Ihor Reptyukh

Personal information
- Nationality: Ukrainian
- Born: 18 June 1994 (age 32) Chernihiv, Ukraine

Sport
- Country: Ukraine
- Sport: Para Nordic skiing (Para cross-country skiing and Para biathlon)
- Disability class: LW6/8

Medal record
Representing Ukraine
Winter Paralympics
Men's Para cross-country skiing
| Gold medal – first place | 2018 Pyeongchang | 20km free standing |
| Silver medal – second place | 2014 Sochi | 4 x 2.5 km relay open |
Men's Para biathlon
| Silver medal – second place | 2018 Pyeongchang | 12.5km standing |
| Bronze medal – third place | 2018 Pyeongchang | 7.5km standing |

= Ihor Reptyukh =

Ukrainian Para cross-country skier and biathlete (born 1994)

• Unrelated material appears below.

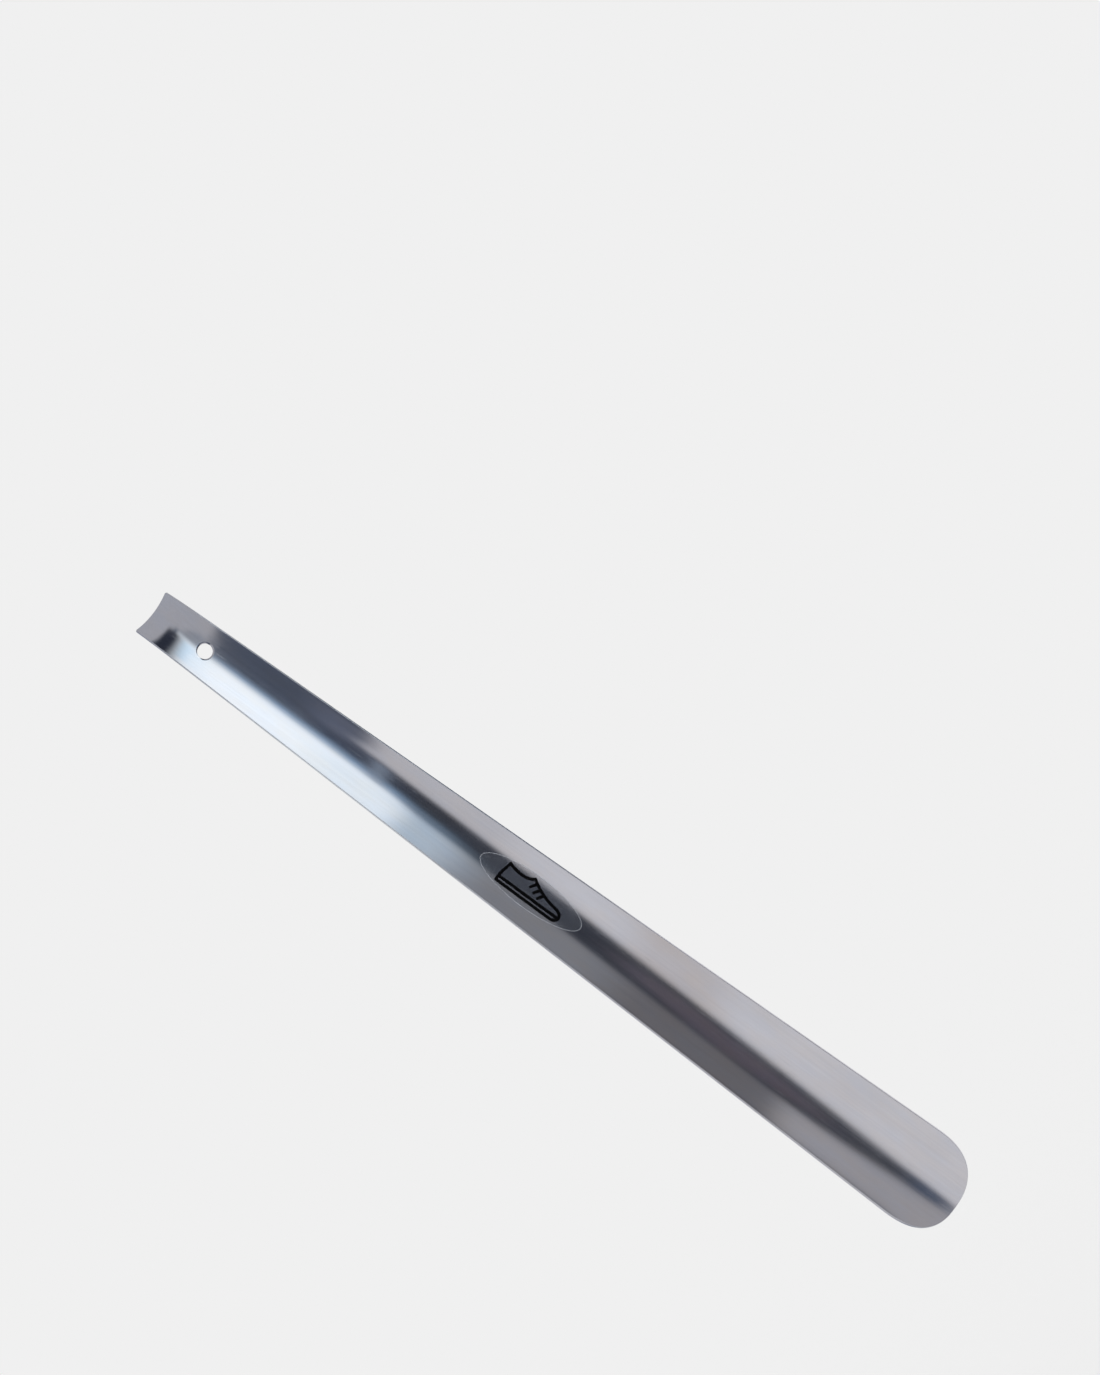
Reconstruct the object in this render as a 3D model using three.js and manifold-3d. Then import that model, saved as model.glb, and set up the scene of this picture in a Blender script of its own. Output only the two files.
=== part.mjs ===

Ihor Reptyukh (born 18 June 1994) is a Ukrainian male Para cross-country skier and biathlete. He has represented Ukraine at the Paralympics in 2014 and 2018 claiming 4 medals in his Paralympic career including a gold medal which he claimed during the 2018 Winter Paralympics.

== Career ==
Ihor Reptyukh made his Paralympic debut during the 2014 Winter Paralympics and claimed a solitary silver medal in the 4 x 2.5 km relay open event.

Ihor claimed his first Paralympic gold medal during the 2018 Winter Paralympics after clinching a gold medal in the 20km free standing event. He also achieved his first Paralympic medal for biathlon in his career, after claiming a bronze medal in the men's 7.5km standing event and followed it up with a silver medal in the men's 12.5km standing event.